9. The apparatus of claim 6, wherein the mechanical actuator shifts a reflective feature.

10. A method comprising:

connecting an optical source to a controller;

activating the optical source to emit light energy;

passing the light energy through a grating coupler to create a light beam;

customizing the light beam, as directed by the controller, to identify one or more targets positioned downrange of the optical source; and

detecting at least one downrange target with a detector connected to the controller.

11. The method of claim 10, wherein the light beam is customized by changing from a first wavelength to a second wavelength.

12. The method of claim 10, wherein the light beam is customized by activating a scanning element.

13. The method of claim 10, wherein the light beam is customized by activating a waveguide.

14. The method of claim 13, wherein the light beam sequentially passes through the grating coupler, a scanning element, and a waveguide to create the light beam.

15. The method of claim 10, wherein the light beam is customized to provide a greater resolution of downrange targets.

16. The method of claim 10, wherein the light beam is customized in accordance with a power strategy created by the controller, the power strategy prescribing light beam generation that minimizes power consumption.

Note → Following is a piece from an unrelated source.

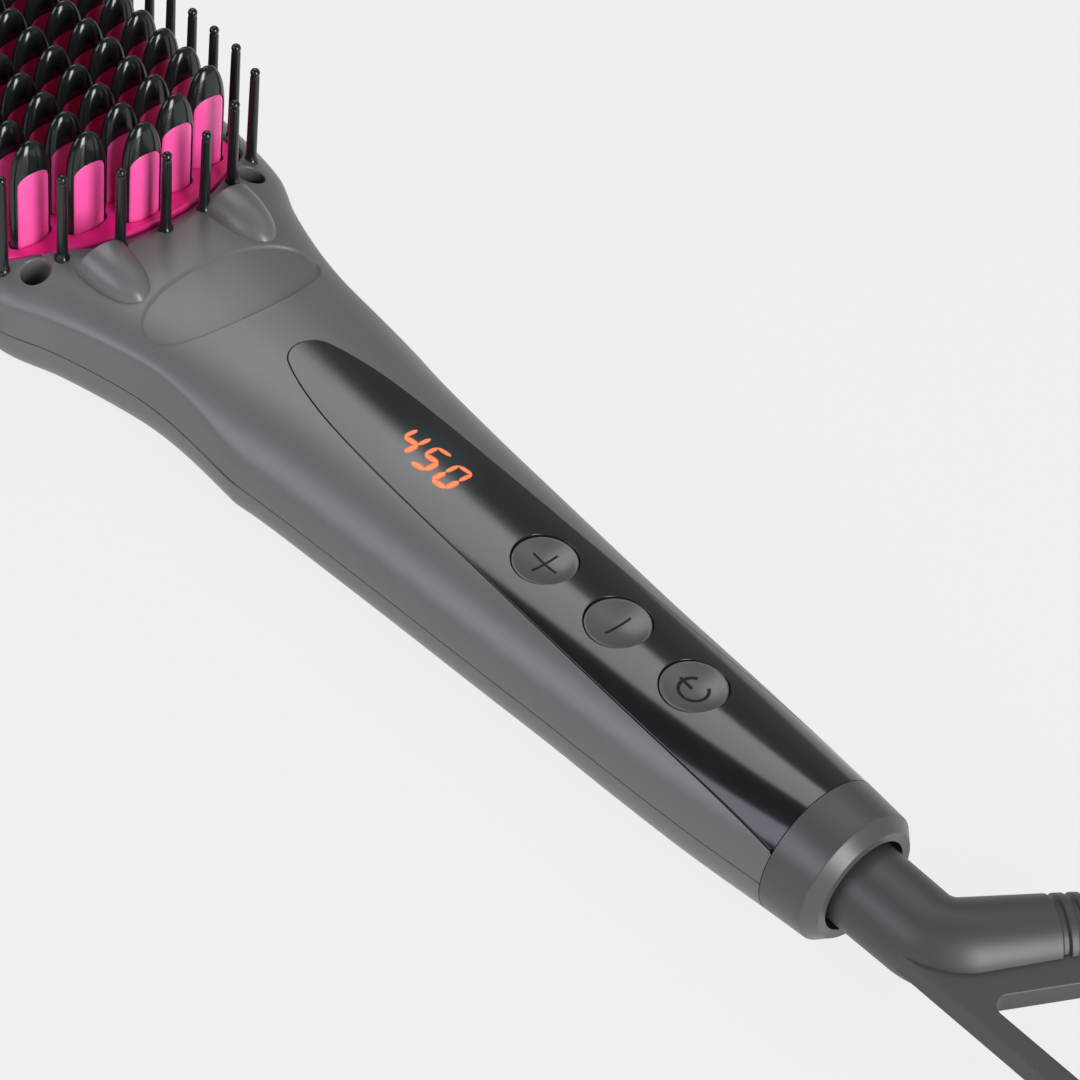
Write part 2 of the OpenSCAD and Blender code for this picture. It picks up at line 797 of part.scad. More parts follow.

17. The method of claim 10, wherein the light beam is customized in accordance with a performance strategy created by the controller, the performance strategy prescribing light beam generation that minimizes target identification latency.

18. The method of claim 10, wherein the light beam is customized in accordance with a reliability strategy created by the controller, the reliability strategy prescribing light beam generation that maximizes target identification accuracy.

19. The method of claim 10, wherein the light beam has a wavelength selected by the controller in response to a detected number of downrange targets.

20. The method of claim 10, wherein the light beam has a wavelength selected by the controller in response to a detected position of a downrange target.